1/3 of the year down (technically slightly less as this is the fewest days of any 4 months, but still), so figured I'd sum up the progress. January 39, February 14, March 6.5, April 23.5 brings us to 83 for 2008. Way behind what I'd hoped, but 83 deliberate miles better than any of my first 31 years.

4 miles today, making the 2008 total 87 - I could pass 90 tomorrow. Woot woot. There was a league tournament (men, not kids) on the court below me this morning, so I didn't get as much reading done as usual. It was interesting to watch how intense people get over a Saturday morning game - hard fouls, constant whining at the refs. Yay sports. Or something.

To track one additional thing from the beginning of the year, I think I have solidly beat Mike into the ground in our blogging challenge. Yeah yeah 2 kids, getting a Master's, all kinds of excuses. I still win.
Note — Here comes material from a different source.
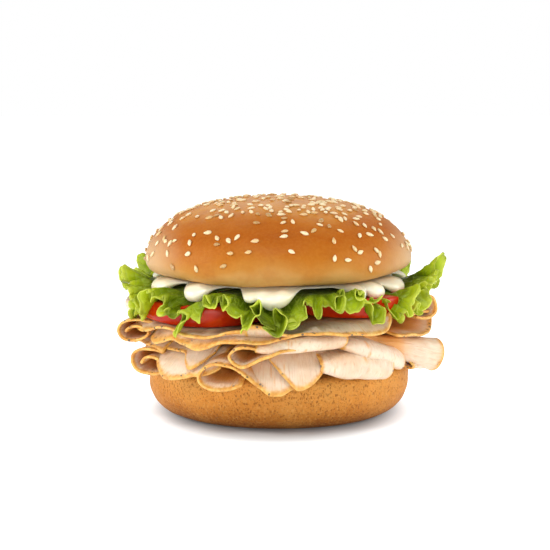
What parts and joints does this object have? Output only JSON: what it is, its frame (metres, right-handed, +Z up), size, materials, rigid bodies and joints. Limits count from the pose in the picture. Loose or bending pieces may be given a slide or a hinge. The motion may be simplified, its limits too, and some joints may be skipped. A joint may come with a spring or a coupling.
{
  "type": "club sandwich",
  "caption": "Club sandwich in a round sesame-seed bun: folded turkey slices, tomato slices, frilly green lettuce and mayonnaise between a domed crown and a rounded heel.",
  "frame": {"origin": "on the table, on the bun's axis, in the middle of the heel's flat foot", "axes": "+Z up through the crown; -Y towards the front"},
  "size_m": [0.1245, 0.1242, 0.0834],
  "materials": {
    "heel_crust": "matte golden bread crust with fine pores",
    "crown_crust": "satin baked crust, golden brown on top and pale at the rim",
    "turkey": "moist pale cooked turkey with a golden seasoned rim",
    "tomato": "wet glossy red skin",
    "lettuce": "satin fresh yellow-green leaf",
    "mayonnaise": "glossy off-white sauce"
  },
  "bodies": {
    "root": {"bun_heel": "heel_crust", "bun_crown": "crown_crust", "turkey_01": "turkey", "turkey_02": "turkey", "turkey_03": "turkey", "turkey_04": "turkey", "turkey_05": "turkey", "turkey_06": "turkey", "turkey_07": "turkey", "turkey_08": "turkey", "turkey_09": "turkey", "turkey_10": "turkey", "turkey_11": "turkey", "turkey_12": "turkey", "turkey_13": "turkey", "turkey_14": "turkey", "turkey_15": "turkey", "turkey_16": "turkey", "turkey_17": "turkey", "turkey_18": "turkey", "turkey_19": "turkey", "turkey_20": "turkey", "turkey_21": "turkey", "turkey_22": "turkey", "turkey_23": "turkey", "turkey_24": "turkey", "turkey_25": "turkey", "turkey_26": "turkey", "turkey_27": "turkey", "turkey_28": "turkey", "turkey_29": "turkey", "turkey_30": "turkey", "turkey_31": "turkey", "turkey_32": "turkey", "tomato_left": "tomato", "tomato_right": "tomato", "tomato_back": "tomato", "lettuce_1": "lettuce", "lettuce_2": "lettuce", "lettuce_3": "lettuce", "lettuce_4": "lettuce", "lettuce_5": "lettuce", "mayonnaise": "mayonnaise"}
  },
  "joints": []
}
I love watching the Spurs. Everyone always says they can't win cuz they're old and they shouldn't cuz they're boring, and they just keep destroying other teams. And somehow not having players accused of crimes related to alcohol, drugs, strip clubs, and/or firearms. Wonder if those are connected. (Side note: I know individuals who enjoy each of those without harm to others or public spectacle - good for all of you. Combining almost any 2 on that list is pretty much asking for it.)

Metaconcert was great. The next Julian May book - Jack the Bodiless - is maintaining the greatness. Since her narrator owns a sci-fi bookstore, I've picked up several excellent recommendations from this reading as well. Haven't seen many movies recently, although I'm eager to see Iron Man. Saw Varsity Blues on cable today, and it was impressively cheesy.

While walking today, I read an old Newsweek article on Obama's foreign policy - he's holding out his time actually living abroad as sufficient experience and possibly even superior to McCain's and Clinton's political experience. Dunno about that comparison, but he's also getting slammed for saying he'd be willing for the country to talk to any other country/government. I don't see any problem with that - not for anyone who calls to get to talk to the President, but why wouldn't we have someone out of the thousands in the administration listen to what another country has to say? Often it might not help, but why not be open to the chance that a country is willing to make concrete improvements if we can talk to them, and agree to reward good behavior? Seems like it could also help resolve our hyperpower hubris, at least in image.

See I'm not just beating Mike because I'll blog my number of walking laps. I have something to say at least occasionally.